Problem details:
Pull out from the material below all lines with "This".

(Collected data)
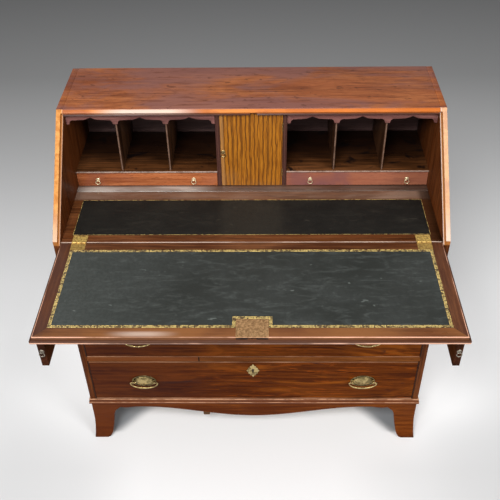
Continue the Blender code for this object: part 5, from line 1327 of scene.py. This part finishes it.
for name in ("drawer_bottom", "drawer_lower", "drawer_upper", "drawer_top"):
    front_node = "drawer_top_front" if name == "drawer_top" else name
    foot_z, back_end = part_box(name)[0].z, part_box(name)[1].y
    half, low_z, high_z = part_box(front_node)[1].x, foot_z + 0.0003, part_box(front_node)[1].z
    inset = COCKBEAD - 0.0003
    board = boxes(((-half + inset, front_y, low_z + inset),
                   (half - inset, front_back - 0.004, high_z - inset)),
                  ((-half + 0.0004, front_y + COCKBEAD_DEPTH, low_z + 0.0003),
                   (half - 0.0004, front_back, high_z - 0.0003)))
    ease(piece(name + "_board", board, front_wood, name, "mahogany", front_node), 0.0002, 1)
    bead_section = [(0, -COCKBEAD_DEPTH + 0.0002),
                    *arc((-COCKBEAD / 2, 0.0005), (COCKBEAD / 2, COCKBEAD / 2), 0, 1, 8),
                    (-COCKBEAD, -COCKBEAD_DEPTH + 0.0002)]
    bead_path = [(-half, low_z, -front_y), (half, low_z, -front_y), (half, high_z, -front_y),
                 (-half, high_z, -front_y)]
    bead = swept(bead_section, bead_path, closed=True)
    bead.transform(FACING_FRONT)
    ease(piece(name + "_cockbead", bead, bead_wood, name, "mahogany"), 0.0001, 1, 60)
    drawer_tub(name, (-half + 0.0003, front_back + 0.0001, foot_z),
               (half - 0.0003, back_end, high_z - SIDE_DROP), DRAWER_SIDE, DRAWER_BACK, DRAWER_FLOOR)
    tails = []
    for count in range(int((high_z - foot_z - 0.012) / DOVETAIL_PITCH)):
        tail_z = foot_z + 0.006 + DOVETAIL_PITCH * (count + 0.5)
        outline = [(y, tail_z + sign * tall) for y, sign, tall in
                   ((front_y + 0.005, -1, TAIL_HALF), (front_y + 0.005, 1, TAIL_HALF),
                    (front_back + 0.0001, 1, TAIL_NECK_HALF), (front_back + 0.0001, -1, TAIL_NECK_HALF))]
        tails += [prism(outline, *sorted((sign * (half - 0.0012), sign * (half + 0.00015))), "X")
                  for sign in (-1, 1)]
    piece(name + "_dovetails", joined(*tails), tub_side_wood, name, "pine")
    if name == "drawer_top":
        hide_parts(name)
    keyhole_z = high_z - KEYPLATE_DROP
    piece(name + "_keyplate", joined(keyplate(keyhole_z)), handle_brass, name, "brass")
    # A dark iron sheet behind each keyhole, standing for the shade in the hole.
    keyhole_shade = boxes(((-KEYHOLE_SHADE_HALF[0], front_y - 0.0004, keyhole_z - 0.001 - KEYHOLE_SHADE_HALF[1]),
                      (KEYHOLE_SHADE_HALF[0], front_y + 0.0004, keyhole_z - 0.001 + KEYHOLE_SHADE_HALF[1])))
    piece(name + "_keyhole", keyhole_shade, iron, name, "brass")
    lock_bits = boxes(((-LOCK_FACE_HALF, front_back - 0.0095, high_z - 0.0010),
                       (LOCK_FACE_HALF, front_back + 0.0004, high_z + 0.0002)),
                      ((-LOCK_CASE_HALF, front_back - 0.001, high_z - LOCK_CASE_DROP),
                       (LOCK_CASE_HALF, front_back + 0.0012, high_z - 0.0012)))
    ease(piece(name + "_lock", lock_bits, brass, name, "brass"), 0.0003, 1)
    middle_z = (low_z + high_z) / 2 + HANDLE_RISES.get(name, 0)
    for side in ("left", "right"):
        bail = f"{name}_{side}_bail"
        bail_low, bail_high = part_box(bail)
        on_front = Matrix.Translation(((bail_low.x + bail_high.x) / 2, front_y, middle_z)) @ FACING_FRONT
        plate = turned([(radius * PLATE_HALF[0], up) for radius, up in PLATE_SHAPE], 64,
                       PLATE_HALF[1] / PLATE_HALF[0])
        posts = [(turned(POST_SHAPE, 24), on_front @ Matrix.Translation((end * POST_FROM_MIDDLE, 0, 0)))
                 for end in (-1, 1)]
        piece(f"{name}_{side}_plate", joined((plate, on_front), *posts), handle_brass, name, "brass")
        cast = joined((tube(bail_points, bail_radii), on_front @ Matrix.Translation((0, 0, BAIL_AXIS_REACH))))
        piece(bail + "_cast", cast, brass, BODY_OF[bail], "brass", bail)

# Glue blocks
# Rough pine blocks rubbed into the corners behind the aprons and feet. One behind the apron, left of
# the middle, hangs low enough to show.
BLOCK_TONES = ((0.070, 0.034, 0.016), (0.130, 0.068, 0.034), (0.200, 0.115, 0.060))
BLOCK, BLOCK_GAP, BLOCK_LENGTH, BLOCK_HEIGHT = 0.024, 0.0006, 0.055, 0.020
LOW_BLOCK = ((-0.1540, 0.0185, 0.067), (-0.1340, 0.0400))
block_top, block_y = base_z - 0.0004, front_y + BASE_THICKNESS + BLOCK_GAP
blocks = [((x, block_y, block_top - BLOCK_HEIGHT),
           (x + BLOCK_LENGTH, front_y + BASE_THICKNESS + 0.020, block_top))
          for x in (-0.33, -0.03, 0.13, 0.29)]
low_block = [Vector((0, front_y, 0)) + Vector(corner)
             for corner in (LOW_BLOCK[0], (*LOW_BLOCK[1], block_top))]
corner_x = out_x - BASE_THICKNESS - BLOCK_GAP
for sign in (-1, 1):
    for y in (block_y, back_y - BLOCK - 0.004):
        left, right = sorted((sign * corner_x, sign * (corner_x - BLOCK)))
        blocks.append(((left, y, base_z * 0.30), (right, y + BLOCK, block_top)))
ease(piece("glue_blocks", boxes(*blocks, low_block), wood("glue_block_pine", "X", BLOCK_TONES), "case",
           "pine"), 0.003, 2)
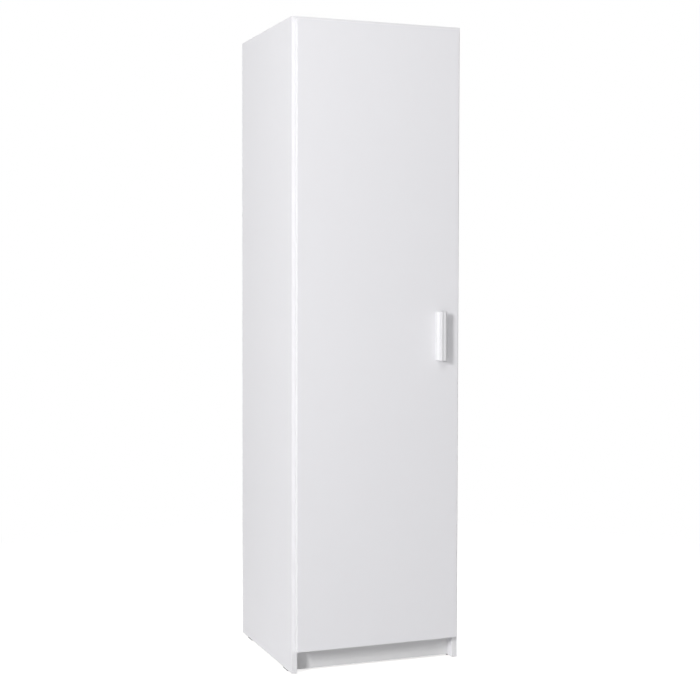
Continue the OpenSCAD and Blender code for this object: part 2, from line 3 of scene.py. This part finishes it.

Exercise response:
Continue the Blender code for this object: part 5, from line 1327 of scene.py. This part finishes it.
Continue the OpenSCAD and Blender code for this object: part 2, from line 3 of scene.py. This part finishes it.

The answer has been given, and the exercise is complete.